I’m not in the presence of either party to do so.
In some circumstances it may very well do so.
Leading questions show personal interest...usually a good thing.
Perhaps I’ve read more into your words than you meant. And as a male, I likely have a different perspective.
I grew up with only a brother and rarely was around girls often until dating and college.
Now married with 3 girls, all my activities revolve around girls.
I am often still amazed at how different the perspective and and priorities seem to be.
I am a woman, and I remember the times you reference. While I cannot disagree with anything you say, I think you need to add to the discussion a fact that is seldom brought up.
Many full-time homemakers bought into a view that their husbands had, i.e., that the work the women did was not that important. There was no paycheck involved, so the work was really not so special and anyone could do it. Sadly, that attitude continues.

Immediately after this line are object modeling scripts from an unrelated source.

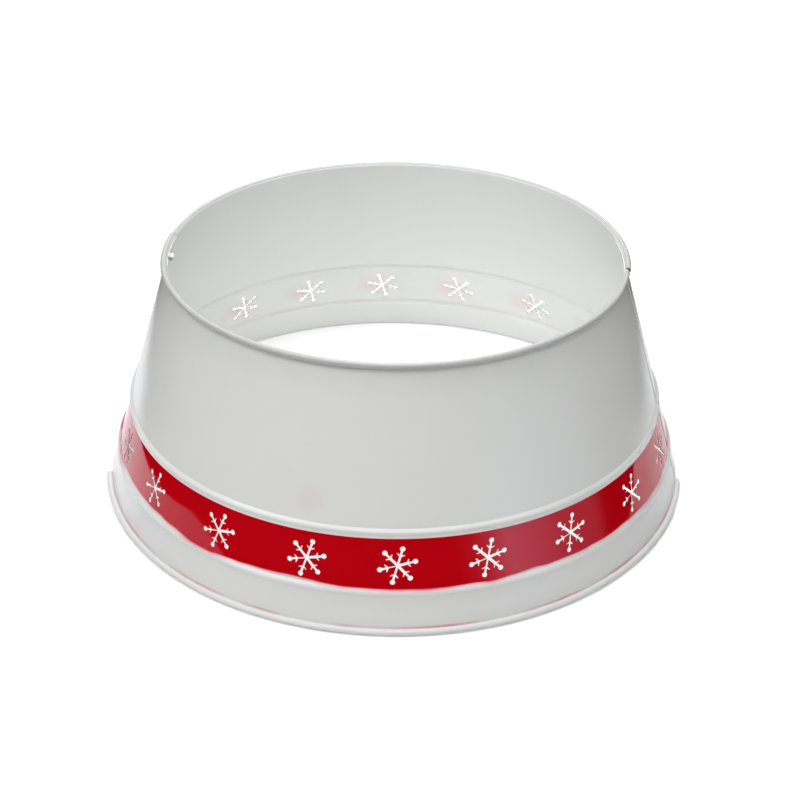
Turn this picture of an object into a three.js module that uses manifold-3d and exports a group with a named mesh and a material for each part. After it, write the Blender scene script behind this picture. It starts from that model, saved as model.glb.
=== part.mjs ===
// Christmas tree collar: two half panels of thin painted steel, lapped and screwed into a tapered ring.
// Millimetres, +Z up. The origin is the centre of the base on the floor, and the front panel faces -Y.
// Azimuths are in degrees, counted from +X towards +Y.

import * as THREE from 'three';
import Module from 'manifold-3d';
import { mergeVertices } from 'three/addons/utils/BufferGeometryUtils.js';

const wasm = await Module();
wasm.setup();

// Overall sizes, over the rolled edges
const bottomDiameter = 560;
const topDiameter = 428;
const collarHeight = 222;

// Sheet and its rolled edges
const sheetThickness = 0.6;
const curlRadius = 3.2;
const pinchedCurlRadius = 2.7;
const curlFacetDegrees = 36;
const curlFacets = 8;

// Beads pressed outwards along both sides of the red band
const lowerBeadHeight = 28.5;
const lowerBeadWidth = 9.9;
const lowerBeadProud = 1.2;
const upperBeadHeight = 80.2;
const upperBeadWidth = 9.8;
const upperBeadProud = 1.9;
const beadWidthShares = [0, 0.2, 0.5, 0.8, 1];
const beadProudShares = [0, 0.7, 1, 0.7, 0];

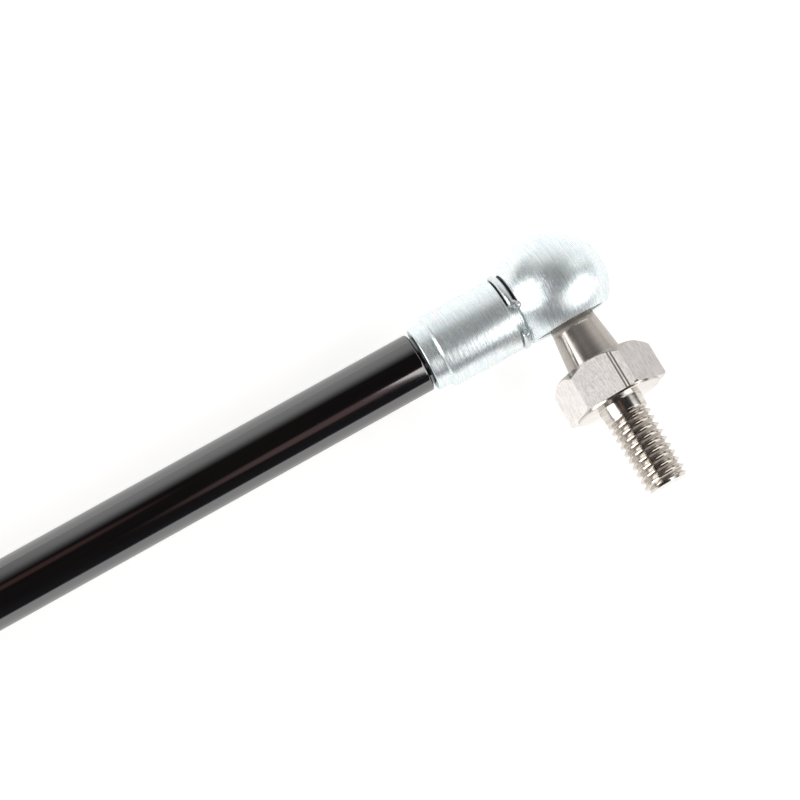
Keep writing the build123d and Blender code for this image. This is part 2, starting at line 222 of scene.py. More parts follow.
def lathe(name, outline, axis="X", segments=160, closed=False):
    """A mesh turned about X or Y from an outline of (along, radius) points."""
    bm = bmesh.new()
    rings = []
    for along, radius in outline:
        if radius < 1e-6:
            rings.append([bm.verts.new(place(axis, along, 0, 0))])
            continue
        turns = [2 * math.pi * k / segments for k in range(segments)]
        rings.append([bm.verts.new(place(axis, along, radius, t)) for t in turns])
    pairs = list(zip(rings, rings[1:]))
    if closed:
        pairs.append((rings[-1], rings[0]))
    for a, b in pairs:
        for k in range(segments):
            n = (k + 1) % segments
            corners = [a[k % len(a)], a[n % len(a)], b[n % len(b)], b[k % len(b)]]
            distinct = list(dict.fromkeys(corners))
            if len(distinct) > 2:
                bm.faces.new(distinct)
    mesh = bpy.data.meshes.new(name)
    bmesh.ops.recalc_face_normals(bm, faces=bm.faces)
    bm.to_mesh(mesh)
    bm.free()
    return mesh


def place(axis, along, radius, turn):
    """A point at a distance along an axis, and at a radius and angle round it."""
    across, up = radius * math.cos(turn), radius * math.sin(turn)
    return (along, across, up) if axis == "X" else (across, -along, up)


def wire(name, path, radius, sides=20):
    """A round wire along a path of points, closed with domed ends."""
    points = [Vector(p) for p in path]
    tangents = [(points[min(i + 1, len(points) - 1)] - points[max(i - 1, 0)]).normalized()
                for i in range(len(points))]
    side = tangents[0].orthogonal().normalized()
    bm = bmesh.new()
    rings = []
    dome = [(-0.95, 0.3), (-0.7, 0.72), (-0.35, 0.93)]  # place before the end, and share of the radius
    stations = [(points[0], tangents[0], a, r) for a, r in dome]
    stations += [(p, t, 0, 1) for p, t in zip(points, tangents)]
    stations += [(points[-1], tangents[-1], -a, r) for a, r in reversed(dome)]
    for centre, tangent, shift, scale in stations:
        side = (side - tangent * side.dot(tangent)).normalized()
        other = tangent.cross(side)
        middle = centre + tangent * shift * radius * 0.5
        rings.append([
            bm.verts.new(middle + (side * math.cos(a) + other * math.sin(a)) * radius * scale)
            for a in (2 * math.pi * k / sides for k in range(sides))
        ])
    for a, b in zip(rings, rings[1:]):
        for k in range(sides):
            n = (k + 1) % sides
            bm.faces.new((a[k], a[n], b[n], b[k]))
    bm.faces.new(rings[0])
    bm.faces.new(rings[-1])
    mesh = bpy.data.meshes.new(name)
    bm.to_mesh(mesh)
    bm.free()
    return mesh


def combine(name, base, *steps):
    """Apply (operation, mesh) boolean steps to a base mesh and return the result."""
    scratch = [bpy.data.objects.new("scratch", base)]
    bpy.context.scene.collection.objects.link(scratch[0])
    for operation, other in steps:
        cutter = bpy.data.objects.new("scratch", other)
        bpy.context.scene.collection.objects.link(cutter)
        scratch.append(cutter)
        modifier = scratch[0].modifiers.new("cut", "BOOLEAN")
        modifier.operation = operation
        modifier.object = cutter
        modifier.solver = "EXACT"
    depsgraph = bpy.context.evaluated_depsgraph_get()
    result = bpy.data.meshes.new_from_object(scratch[0].evaluated_get(depsgraph))
    result.name = name
    for obj in scratch:
        bpy.data.objects.remove(obj)
    return result


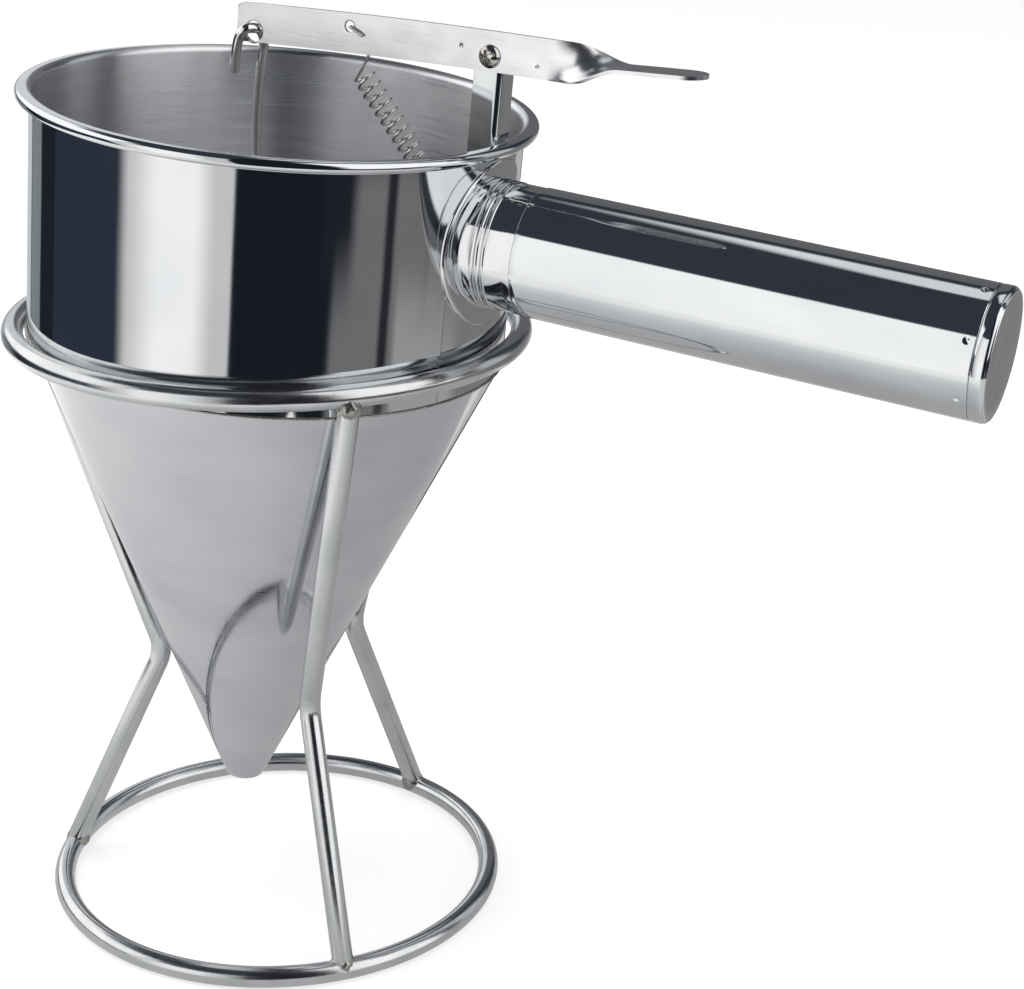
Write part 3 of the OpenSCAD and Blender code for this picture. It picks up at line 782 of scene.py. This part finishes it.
def buildSaddle():
    rim, thick, edge = handle["saddleRadius"], handle["saddleThickness"], handle["saddleEdge"]
    inner = handle["bore"] + handle["saddleClear"]
    rings = handle["saddleRings"]
    section = [(radius, thick) for radius in (inner, handle["collar"], *rings)]
    section += arcPoints((rim - edge, thick - edge), edge, 90, 0, 8)
    section += [(radius, -tinyGap) for radius in (rim, rings[0], inner)]

    def laid(radius, lift, angle):
        return radius, onWall(radius, angle, lift)

    piece = turnedPiece("handleSaddle", section, handleFrame, moved=laid, sharpDeg=45)
    settle(piece, "funnel", mirrorPolishedStainless, ["handle_flange"])


def buildCollar():
    core, slope, spigot, bore = (handle[key] for key in ("collar", "stepSlope", "spigot", "bore"))
    first, start = handle["collarFrom"], handle["start"]
    shares = evenSteps(0, 1, 6)
    outline = [(core, first)]
    for radius, stepStart, stepEnd in handle["steps"]:
        outline += [(core + (radius - core) * smoothStep(share), stepStart + slope * share)
                    for share in shares]
        outline += [(radius + (core - radius) * smoothStep(share), stepEnd - slope + slope * share)
                    for share in shares]
    inserted = start + handle["spigotLength"]
    outline += [(core, start - handle["evenRings"][0]), (core, start), (spigot, start), (spigot, inserted),
                (bore, inserted), (bore, first)]

    def seated(radius, height, angle):
        return radius, max(height, onWall(radius, angle, handle["saddleThickness"] - tinyGap))

    piece = turnedPiece("handleCollar", outline, handleFrame, 160, moved=seated, sharpDeg=40)
    settle(piece, "funnel", mirrorPolishedStainless, ["handle_neck"])


def buildTube():
    radius, start, end, wall = handle["radius"], handle["start"], handle["end"], handle["wall"]
    dents, closing = handle["dents"], handle["closesOver"]
    firstRing, lastRing, ringSteps = handle["evenRings"]
    straight = evenSteps(start + firstRing, start + lastRing, ringSteps)[:-1]
    dented = evenSteps(dents["place"] - dents["fineHalf"], dents["place"] + dents["fineHalf"], 20)
    rounding, endRounding, skin = radius - handle["collar"], 0.25, 0.1
    narrow = handle["spigot"] + tinyGap
    outline = [(narrow, start)]
    outline += arcPoints((radius - rounding, start + rounding), rounding, -90, 0, 6)
    outline += [(radius, place) for place in straight + dented + [end - endRounding - skin]]
    outline += arcPoints((radius - endRounding, end - endRounding), endRounding, 0, 90, 3)
    outline += [(radius - wall, end), (radius - wall, start + closing), (narrow, start + closing / 2)]

    def dent(r, height, angle):
        if r < radius - skin or abs(height - dents["place"]) > dents["radius"]:
            return r, height
        step = 360 / dents["count"]
        off = (angle - dents["first"] + step / 2) % step - step / 2
        away = math.hypot(math.radians(off) * radius, height - dents["place"]) / dents["radius"]
        return r - dents["depth"] * (1 - smoothStep(away)), height

    piece = turnedPiece("handleTube", outline, handleFrame, 420, moved=dent, sharpDeg=45)
    settle(piece, "funnel", polishedHandleStainless, ["handle_tube"])


def buildCap():
    cap, radius, end = handle["cap"], handle["radius"], handle["end"]
    top, edge = end + cap["length"], cap["edge"]
    inside = radius - handle["wall"] - cap["clear"]
    faceRadius = radius - edge * cap["faceEdge"]
    outline = [(ring, top) for ring in (*cap["faceRings"], faceRadius)]
    outline += [(faceRadius + out, top - down) for out, down in cap["faceLine"]]
    outline += arcPoints((radius - edge, top - edge), edge, cap["edgeFromDeg"], 0, 8)
    outline += [(radius, end + cap["grooveTop"]), (radius - cap["groove"], end + cap["clear"]), (inside, end),
                (inside, end - cap["spigot"]), (0, end - cap["spigot"])]
    piece = turnedPiece("handleCap", outline, handleFrame, 160, closed=False, sharpDeg=40)
    piece.data.materials.append(polishedHandleStainless)
    piece.data.materials.append(turnedStainless)
    inverse = handleFrame.inverted()
    for face in piece.data.polygons:
        if (inverse @ face.center).z / mm > top - tinyGap:
            face.material_index = 1
    settle(piece, "funnel", turnedStainless, ["handle_cap"])


buildSaddle()
buildCollar()
buildTube()
buildCap()
print("handle made")


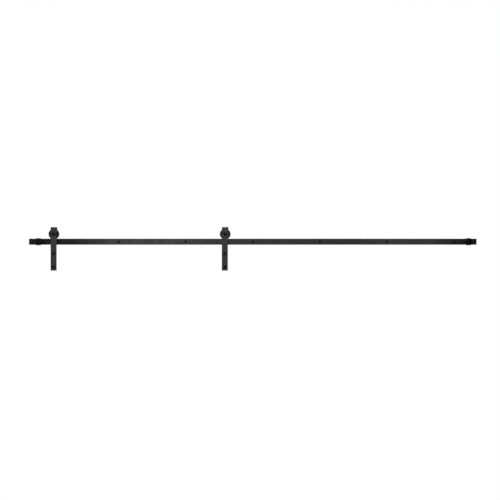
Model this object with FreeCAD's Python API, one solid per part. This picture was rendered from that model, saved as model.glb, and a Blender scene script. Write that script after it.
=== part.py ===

Taking care of your own children is a very emotionally trying undertaking. It can be draining. That’s why so many women would rather pay some stranger to do it for them.
Then you should not pretend that you know their situation.
My wife talks a lot. A lot.
I don’t mind it. She’s the nicest person I’ve ever met and I enjoy listening to her talk about things that I don’t even care about.
With all that said, you might consider reading back through your comments on this thread and how often you expressed how the man should act differently, and not the woman.
It is the basis of my first comment.